# Nov. 10 A Marine's Request



## Aunt Joyce (May 21, 2004)

* LCpl Raymond W Stone
Attn: Any Marine
Unit 41725
FPO AP 96426-1725 *
 (Use address exactly as shown.)

 Marine's Title: *VMU1 ISC*
 Added here: *07 November 2004
* Where in *Iraq*: *Near Fallujah* 

 From the Marine: 

*07 Nov 2004:*
My name is LCpl Stone. I am an active duty Marine with a home station located in 29 Palms, California. Our unit does aerial recon in support of ground and air troops.

I am writing to represent VMU-1, Comm Platoon. There are about 15 Marines who do not recieve packages on a regular basis. I wish I recieved enough snacks to support everyone, but I dont. Right now a lot of the troops are working 12+ hours a day, just to wake up the next day and do it all again. They work without question or complaints, nonstop, just because.

 We are living in old Iraqi squadbays with 220 electricity. We have an Iraqi laundry service that comes twice a week. We all have plenty of hygene items, along with working showers. 

I am hoping to possibly recieve some snacks(snacks are good!) for the troops here, maybe power converters, black boot socks, and any little things that might make these guys smile, maybe some music. Anything that can get these guys to smile would be great. 

The females would like loofa's, hair conditioner, hand lotions, platex feminine wipes, face wash stuff and hair spray. They also seem to LOVE chocolate ) 

Anyway, thank you for taking the time to set this website up, I am sure many troops are very appreciative. Any help towards my troops would be awesome. Thank you!


----------



## Aunt Joyce (May 21, 2004)

_*Please note!

I deleted other information because the site states the pages are not to be printed.
I am going to get in touch with the staff at the site to find out if there is a way to circulate a GIs address with request at this site without causing a problem.

To search for names on your own go to:

http://www.anysoldier.us/index.cfm

*_


----------



## collegefundpw (May 23, 2004)

Aunt Joyce I have never typed with you on the board. 
But it almost brings a tear to my eye and I WILL go to Sam's this week 

Where do i drop it off 
Post Office????????? 
Please PM Me


----------



## Aunt Joyce (May 21, 2004)

*For the holidays...*

I checked to see if there is anything new is happening, which we have to do to see if the GI is at the same location, they added that during the holidays please add this line under your return address:

NOTE: For the holidays, be SURE to add "*Attn: Any Soldier*" under *YOUR* name in *YOUR* return address!

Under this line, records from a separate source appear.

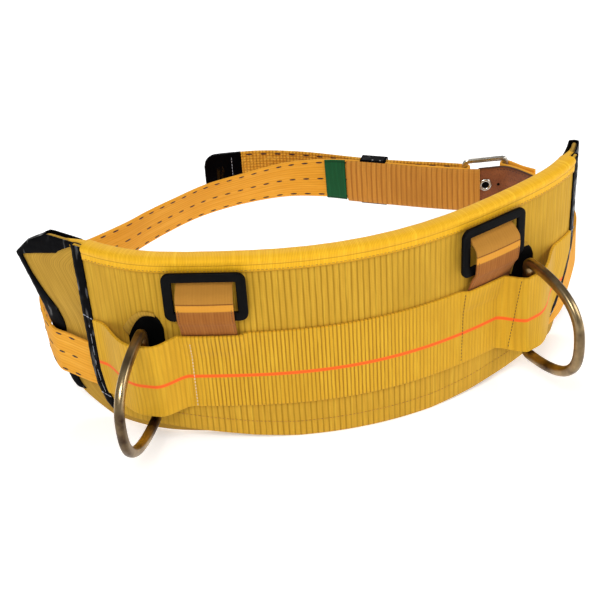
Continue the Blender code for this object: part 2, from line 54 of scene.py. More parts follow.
mm = 0.001


# The wall of the back pad: distance along it, height from its lower edge, and stand-off
wallShape = {
    "middle": (-4.0, -166.0),
    "height": 186.0,
    "lean": 0.04,
    "lowered": 80.0,      # the waist's centre is the origin
    "step": 1.0,
    "heading": [          # distance, degrees
        (-360, -51), (-240, -51), (-225, -48), (-200, -38), (-173, -27), (-146, -22), (-92, -18),
        (-40, -10), (10, 0), (60, 10), (112, 18), (166, 22), (193, 27), (222, 38), (246, 50),
        (275, 63), (360, 70),
    ],
}


def layWall():
    rows = np.array(wallShape["heading"], float)
    along = np.arange(rows[0, 0], rows[-1, 0] + wallShape["step"], wallShape["step"])
    turn = np.radians(np.interp(along, rows[:, 0], rows[:, 1]))
    x = np.concatenate([[0], np.cumsum(np.cos(turn[:-1]))]) * wallShape["step"]
    y = np.concatenate([[0], np.cumsum(np.sin(turn[:-1]))]) * wallShape["step"]
    middle = int(np.argmin(np.abs(along)))
    x += wallShape["middle"][0] - x[middle]
    y += wallShape["middle"][1] - y[middle]
    return along, x, y, turn


wallAlong, wallX, wallY, wallTurn = layWall()


def headingAt(along):
    return float(np.interp(along, wallAlong, wallTurn))


def wallAt(along, height, stand):
    turn = headingAt(along)
    out = stand - wallShape["lean"] * (wallShape["height"] - height)
    x = float(np.interp(along, wallAlong, wallX)) + sin(turn) * out
    y = float(np.interp(along, wallAlong, wallY)) - cos(turn) * out
    return Vector((x, y, height - wallShape["lowered"])) * mm


def wallFace(along):
    turn = headingAt(along)
    return Vector((sin(turn), -cos(turn), 0))


def tableAt(rows, key, column=1):
    return float(np.interp(key, [row[0] for row in rows], [row[column] for row in rows]))


def easeStep(share):
    share = min(max(share, 0.0), 1.0)
    return share * share * (3.0 - 2.0 * share)


def ripple(*phases):
    # a soft uneven wave from -1 to 1, the same on every run
    return sum(sin(phase * (1.0 + 0.61 * k) + 1.7 * k) for k, phase in enumerate(phases)) / len(phases)


# Materials
def linearColour(hexText):
    parts = [int(hexText[k:k + 2], 16) / 255 for k in (1, 3, 5)]
    return tuple(c / 12.92 if c <= 0.04045 else ((c + 0.055) / 1.055) ** 2.4 for c in parts) + (1.0,)


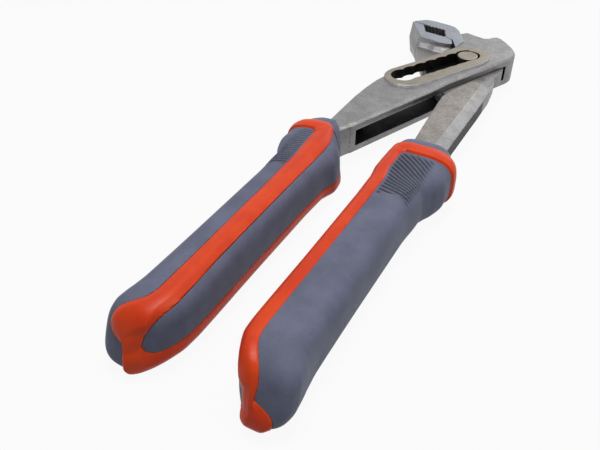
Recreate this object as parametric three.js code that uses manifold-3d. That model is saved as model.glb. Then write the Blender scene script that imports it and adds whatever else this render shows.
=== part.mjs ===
// Water pump pliers, about 250 mm long, with a box joint and seven jaw settings.
// The outer lever is a box: two plates joined by a web, with a scalloped slot through both.
// The inner lever's blade runs between the plates, and a rivet in the slot is its pivot.
// Units are millimetres. The rivet's axis is Z, its top face is at the origin, and the jaws point to +Y.
import * as THREE from "three";
import { mergeVertices } from "three/addons/utils/BufferGeometryUtils.js";
import Module from "manifold-3d";

const wasm = await Module();
wasm.setup();

// Clearances
const runClearance = 0.2; // beside a sliding or turning face
const seatClearance = 0.3; // between moulded layers, and round each tang
const seatSlackAlong = 2; // how many clearances a cover's seat is longer at each end
const seatSlackRound = 1.5; // and wider at each edge
const cutOverrun = 2; // how far a cut reaches past the face it opens

// Rivet and slot
const rivetRadius = 4.7;
const rivetChamfer = 0.3;
const settings = 7;
const settingPitch = 6.45;
const slotAngle = 241.5; // degrees, the way the rivet slides
const recessRadius = 5.45;
const recessOffset = 0.3; // the scallops are deeper on the side of the jaws
const slotEndRoom = 0.5;
const slotTravel = (settings - 1) * settingPitch;

// Thicknesses, each measured from the middle plane
const bossHalf = 7.8;
const plateHalf = 6.9;
const gapHalf = 3.5;
const bladeClearance = 0.25; // between the blade and each plate
const bladeHalf = gapHalf - bladeClearance;
const shaftHalf = 5;

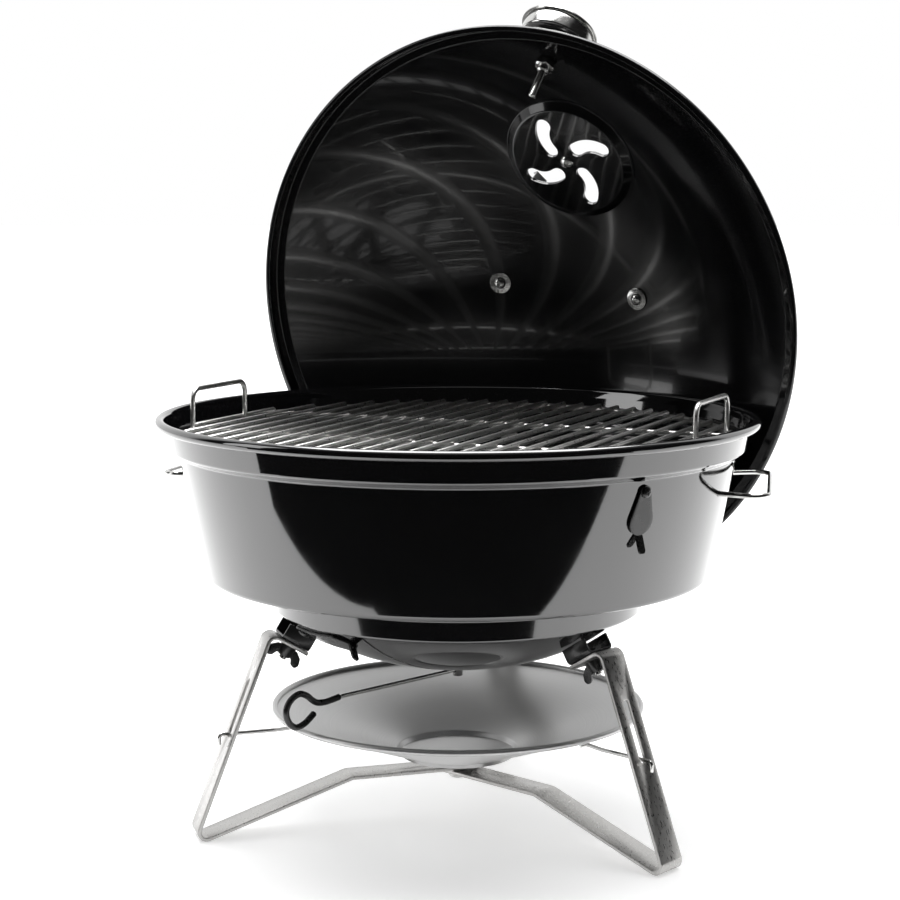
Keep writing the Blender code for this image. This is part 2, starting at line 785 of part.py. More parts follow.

Also I see they have switched URLs on the listing of soldiers and their requests for things from home. The URL is now:

http://www.anysoldier.us/WhereToSend/

And the only place to send it from would be the Post Office. They didn't say anything different.

I just want to say collegefundpw what a kind and thoughtful person you are!

Thank you from all of us who support our troops.


----------



## Aunt Joyce (May 21, 2004)

Here is a page that should answer any questions about sending packages.

http://www.anysoldier.us/HowToSend.html


----------



## collegefundpw (May 23, 2004)

Sounds good "Aunty" Joyce


----------



## frank n texas (Aug 11, 2004)

*Nov 10 A Marines Request*

Hate to bring this up but I am pretty certain I watched a TV program a few days ago that stated any and all packages addressed to "Any Soldier" during the holidays will absolutely NOT get delivered to any soldier and will be given to charity...Might want to check this before proceeding here...Sorry to have to post this news..
frank n texas


----------



## Aunt Joyce (May 21, 2004)

Whoa! Let me check this out. I visit the site frequently. The military supplies the names, addresses and requests. I'll come back with what I find. I did see that they gave the names and requests a new URL.

Thanks frank n texas!


----------



## rupert_lilly (Jan 23, 2005)

*Unit 41725*

Hi, wondering if you knew anything about Ray W Stone with Unit 41725? I was assigned his name to write to and have only heard from him once, back in November. I write about every week but wanted to make sure he was ok. Thanks.


----------